Vous savez parfaitement que les municipaux et les syndics sont pour l’essentiel des personnes de sens rassis. Il y a sans doute parmi eux quelques têtes brûlées et quelques étourdis – n’en existe-t-il pas dans le Grand Conseil? – mais on ne trouvera jamais trente-huit (3), ni vingt, ni même seulement cinq municipalités formées d’une majorité de têtes brûlées et d’étourdis. Il n’y aura de référendum des communes qu’en cas d’absolue nécessité.

Il y a d’un côté le déplaisir compréhensible que vous éprouvez à voir s’étendre un peu le contrôle du peuple sur vos projets et de l’autre l’intérêt du Canton qui exige qu’on rééquilibre les rapports de force entre l’Etat et les communes, effaçant du même coup une bonne partie du contentieux qui plombe leurs relations depuis des années.

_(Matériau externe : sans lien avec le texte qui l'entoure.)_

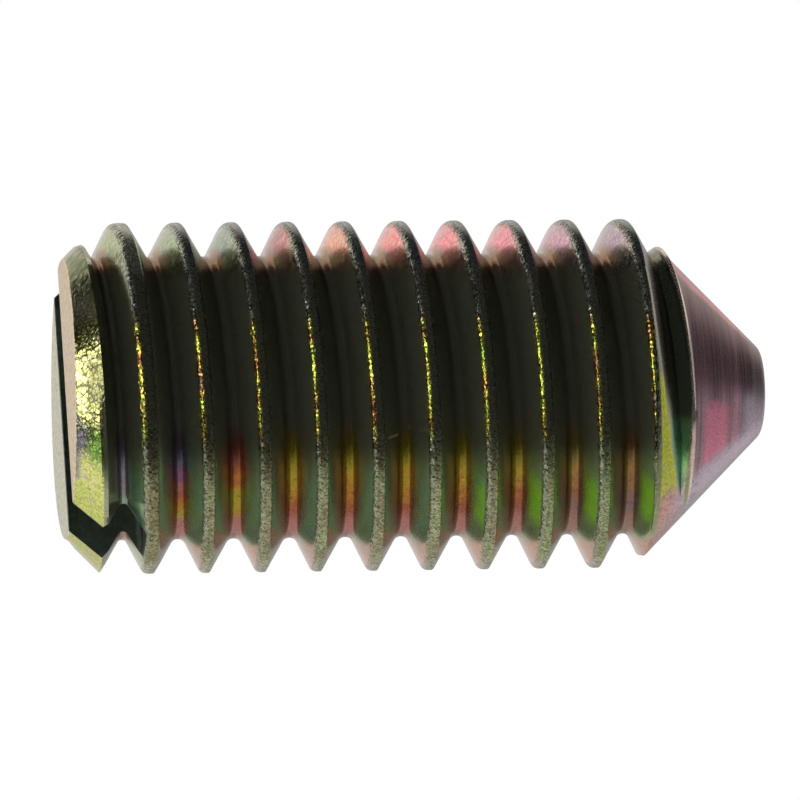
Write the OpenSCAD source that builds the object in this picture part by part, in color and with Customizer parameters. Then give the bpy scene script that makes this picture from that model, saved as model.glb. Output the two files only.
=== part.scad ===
/* [Thread] */
// Thread diameter over the crests
thread_d = 7.8; // [7.7:0.02:8]
// Axial distance from one crest to the next
pitch = 1.25; // [1.2:0.05:1.5]
// Depth of the thread, from the crest to the root
thread_depth = 0.76; // [0.6:0.02:0.78]
// Width of the flat land on the crest
crest_land = 0.24; // [0.16:0.02:0.3]
// Angle between the two flanks of a groove
flank_angle = 60; // [50:1:60]
// Height of the groove above the end face on the +X side
thread_start = -0.09; // [-0.3:0.01:0.3]

/* [Body] */
// Overall length, from the slotted end to the tip
length = 15.66; // [12:0.02:20]
// Diameter of the flat slotted end, inside its chamfer
end_face_d = 6.2; // [5.6:0.05:6.2]
// Angle of the end chamfer, from the end face
end_chamfer_angle = 45; // [35:1:50]

/* [Slot] */
// Width of the screwdriver slot
slot_w = 1.2; // [1:0.05:1.5]
// Depth of the screwdriver slot
slot_depth = 1.6; // [1.2:0.05:2.5]
// Radius at the foot of the slot's walls
slot_foot_r = 0.12; // [0.05:0.01:0.3]

/* [Point] */
// Full angle of the cone point
cone_angle = 90; // [80:1:100]
// Diameter of the blunt tip, before its edge is rounded
tip_d = 1.9; // [1.6:0.05:2.2]
// Radius that rounds the edge of the tip
tip_round = 0.35; // [0.2:0.05:0.5]

/* [Hidden] */

zinc_yellow = [0.66, 0.62, 0.42];
crest_r = thread_d / 2;
root_r = crest_r - thread_depth;
end_r = end_face_d / 2;
tip_r = tip_d / 2;
half_cone = cone_angle / 2;
chamfer_h = (crest_r - end_r) * tan(end_chamfer_angle);
cone_h = (crest_r - tip_r) / tan(half_cone);

// centre of the arc that rounds the tip, and where it leaves the cone
round_x = tip_r - tip_round * tan((90 - half_cone) / 2);
round_z = length - tip_round;
cone_end = [round_x + tip_round * cos(half_cone), round_z + tip_round * sin(half_cone)];

// the groove is cut a little past the crest, so its flanks run clean through
over = 0.12;
turn_steps = 36;
half_crest = (pitch - crest_land) / 2;
half_root = half_crest - thread_depth * tan(flank_angle / 2);
half_over = half_crest + over * tan(flank_angle / 2);
// whole turns, from below the end face to clear of the cone
first_turn = -1;
last_turn = ceil((length - 1.6) / pitch);
steps = (last_turn - first_turn) * turn_steps;

// section of the groove at one step of the right-hand helix
function groove_section(i) =
    let (
        turn = first_turn + i / turn_steps,
        a = turn * 360,
        z = thread_start + turn * pitch,
        ri = root_r,
        ro = crest_r + over
    )
    [
        [ri * cos(a), ri * sin(a), z - half_root],
        [ri * cos(a), ri * sin(a), z + half_root],
        [ro * cos(a), ro * sin(a), z + half_over],
        [ro * cos(a), ro * sin(a), z - half_over]
    ];

// closed solid of the space between two turns of the thread
module thread_groove() {
    points = [for (i = [0:steps]) each groove_section(i)];
    walls = [
        for (i = [0:steps - 1], k = [0:3])
            let (a = 4 * i + k, b = 4 * i + (k + 1) % 4)
            each [[a, b + 4, b], [a, a + 4, b + 4]]
    ];
    ends = [[0, 1, 2, 3], [for (k = [3:-1:0]) 4 * steps + k]];
    polyhedron(points = points, faces = concat(walls, ends), convexity = 16);
}

// half section of the turned blank: slotted end, chamfer, shank, cone, rounded tip
module blank_section() {
    polygon([
        [0, 0],
        [end_r, 0],
        [crest_r, chamfer_h],
        [crest_r, length - cone_h],
        cone_end,
        [round_x, length],
        [0, length]
    ]);
    translate([round_x, round_z])
        circle(r = tip_round, $fn = 64);
}

module blank() {
    rotate_extrude($fn = 120)
        blank_section();
}

// section of the slot, with its two feet rounded
module slot_section() {
    polygon([
        [-slot_w / 2, -1],
        [slot_w / 2, -1],
        [slot_w / 2, slot_depth - slot_foot_r],
        [slot_w / 2 - slot_foot_r, slot_depth],
        [-slot_w / 2 + slot_foot_r, slot_depth],
        [-slot_w / 2, slot_depth - slot_foot_r]
    ]);
    for (s = [-1, 1])
        translate([s * (slot_w / 2 - slot_foot_r), slot_depth - slot_foot_r])
            circle(r = slot_foot_r, $fn = 48);
}

// sawn slot, open at the end face and at both sides, along X
module slot() {
    rotate([90, 0, 90])
        linear_extrude(thread_d + 2, center = true)
            slot_section();
}

module set_screw() {
    color(zinc_yellow)
        difference() {
            blank();
            thread_groove();
            slot();
        }
}

set_screw();
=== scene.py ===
import math

import bmesh
import bpy
import numpy as np
from mathutils import Matrix, Vector


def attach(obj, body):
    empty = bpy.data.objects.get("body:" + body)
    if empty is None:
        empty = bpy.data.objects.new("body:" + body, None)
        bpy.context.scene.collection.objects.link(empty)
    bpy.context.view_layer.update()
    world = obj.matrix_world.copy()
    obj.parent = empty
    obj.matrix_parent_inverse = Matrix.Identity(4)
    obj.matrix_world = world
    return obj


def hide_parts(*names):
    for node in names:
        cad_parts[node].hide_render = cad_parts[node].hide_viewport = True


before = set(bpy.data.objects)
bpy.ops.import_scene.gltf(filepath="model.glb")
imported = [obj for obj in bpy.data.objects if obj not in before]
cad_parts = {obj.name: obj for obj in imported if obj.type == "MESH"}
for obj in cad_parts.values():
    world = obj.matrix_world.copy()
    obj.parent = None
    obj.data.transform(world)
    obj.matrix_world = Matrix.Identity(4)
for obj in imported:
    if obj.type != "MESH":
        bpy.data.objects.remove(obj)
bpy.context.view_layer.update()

scene = bpy.context.scene
MM = 0.001


# --------------------------------------------------------------------------
# Sizes, in millimetres, as in the part's source
# --------------------------------------------------------------------------
CREST_R = 3.9
ROOT_R = 3.14
PITCH = 1.25
START = -0.09
LENGTH = 15.66
END_R = 3.1
CONE_Z = 12.71
TIP_ROUND = 0.35
SLOT_W = 1.2
SLOT_D = 1.6
SLOT_FOOT = 0.12


# --------------------------------------------------------------------------
# Camera: solved from the photograph's outline
# --------------------------------------------------------------------------
PSI = math.radians(31.6)
YAW = math.radians(7.39)
EL = math.radians(-0.09)
ROLL = math.radians(0.62)
DIST = 187.8
PX_PER_MM = 44.794
TARGET = Vector((0, 0, 8.0))
TARGET_PX = (420.4, 395.4)

down = Vector((math.cos(PSI), math.sin(PSI), 0))
side = Vector((math.sin(PSI), -math.cos(PSI), 0))
axis = Vector((0, 0, 1))
e_x = math.cos(YAW) * axis + math.sin(YAW) * side
e_z = math.cos(EL) * (math.cos(YAW) * side - math.sin(YAW) * axis) - math.sin(EL) * down
e_y = math.cos(EL) * down + math.sin(EL) * (math.cos(YAW) * side - math.sin(YAW) * axis)
e_right = math.cos(ROLL) * e_x + math.sin(ROLL) * e_y
e_down = math.cos(ROLL) * e_y - math.sin(ROLL) * e_x

cam_data = bpy.data.cameras.new("camera")
cam = bpy.data.objects.new("camera", cam_data)
scene.collection.objects.link(cam)
cam_data.sensor_fit = "HORIZONTAL"
cam_data.sensor_width = 36.0
cam_data.lens = PX_PER_MM * DIST * 36.0 / 800
cam_data.shift_x = -(TARGET_PX[0] - 400) / 800
cam_data.shift_y = (TARGET_PX[1] - 400) / 800
cam_data.clip_start = 0.01
cam_data.clip_end = 10
rot = Matrix((e_right, -e_down, e_z)).transposed()
cam.matrix_world = Matrix.Translation((TARGET + DIST * e_z) * MM) @ rot.to_4x4()
scene.camera = cam


# --------------------------------------------------------------------------
# Shape: one skin over thread, chamfer, cone and tip
# --------------------------------------------------------------------------
def smin(a, b, k):
    h = np.clip(0.5 + 0.5 * (b - a) / k, 0, 1)
    return b * (1 - h) + a * h - k * h * (1 - h)


def fillet(p0, p1, p2, radius, n):
    """Points of the arc that rounds the corner p1 between p0 and p2."""
    p0, p1, p2 = (np.array(p, float) for p in (p0, p1, p2))
    a = (p0 - p1) / np.linalg.norm(p0 - p1)
    b = (p2 - p1) / np.linalg.norm(p2 - p1)
    half = math.acos(np.clip(a @ b, -1, 1)) / 2
    t = radius / math.tan(half)
    bis = (a + b) / np.linalg.norm(a + b)
    centre = p1 + bis * radius / math.sin(half)
    start, end = p1 + a * t, p1 + b * t
    v0, v1 = start - centre, end - centre
    turn = math.atan2(v0[0] * v1[1] - v0[1] * v1[0], v0 @ v1)
    out = []
    for i in range(n + 1):
        w = turn * i / n
        c, s = math.cos(w), math.sin(w)
        out.append(centre + [c * v0[0] - s * v0[1], s * v0[0] + c * v0[1]])
    return out


# Half of one groove, from its middle (u = 0) to the middle of the crest (u = pitch / 2).
# The rolled crest is wide on the first turn and narrower further up, and its edge
# towards the slotted end (u > 0) is the rounder one.
ROOT_FLAT = 0.5 * (PITCH - 0.20) - (CREST_R - ROOT_R) * math.tan(math.radians(28.5))
ROOT_FILLET = 0.19
LEAN = 0.03


def profile_half(land, crest_fillet, sgn):
    half_crest = (PITCH - land) / 2 - LEAN * sgn
    half_root = ROOT_FLAT - (land - 0.20) / 2
    flank = math.atan2(half_crest - half_root, CREST_R - ROOT_R)
    corner_root = (half_root, ROOT_R)
    corner_crest = (half_crest, CREST_R)
    top = (PITCH / 2 - LEAN * sgn, CREST_R)
    pts = [np.array((0.0, ROOT_R))]
    reach = half_root / math.tan((math.pi / 2 - flank) / 2) * 0.97
    pts += fillet((0, ROOT_R), corner_root, corner_crest, min(ROOT_FILLET, reach), 5)
    a = pts[-1]
    arc = fillet(corner_root, corner_crest, top, crest_fillet, 5)
    for i in range(1, 3):
        pts.append(a + (arc[0] - a) * i / 3)
    pts += arc
    pts.append((arc[-1] + np.array(top)) / 2)
    pts.append(np.array(top))
    return np.array(pts)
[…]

Pour qui a le souci du bien commun, le choix n’est pas vraiment cornélien!

De toute façon, finalement, c’est le peuple qui jugera, ce même peuple qui vous élit. Cela devrait en principe vous inspirer confiance.


NOTES:

1) Votre EMPD dit: «Dans cinq des six cantons qui connaissent cette institution, la compétence appartient à l’organe “législatif”». En réalité, c’est quatre sur six: dans les cantons de Zurich (Art. 33 Cst) et du Tessin (Art. 41 Cst), chaque commune peut déléguer à sa municipalité la compétence de décider de la participation communale à un référendum des communes.

2) 24 heures du 22 mai 2006.
3) Il y a aujourd’hui 378 communes dans le Canton de Vaud.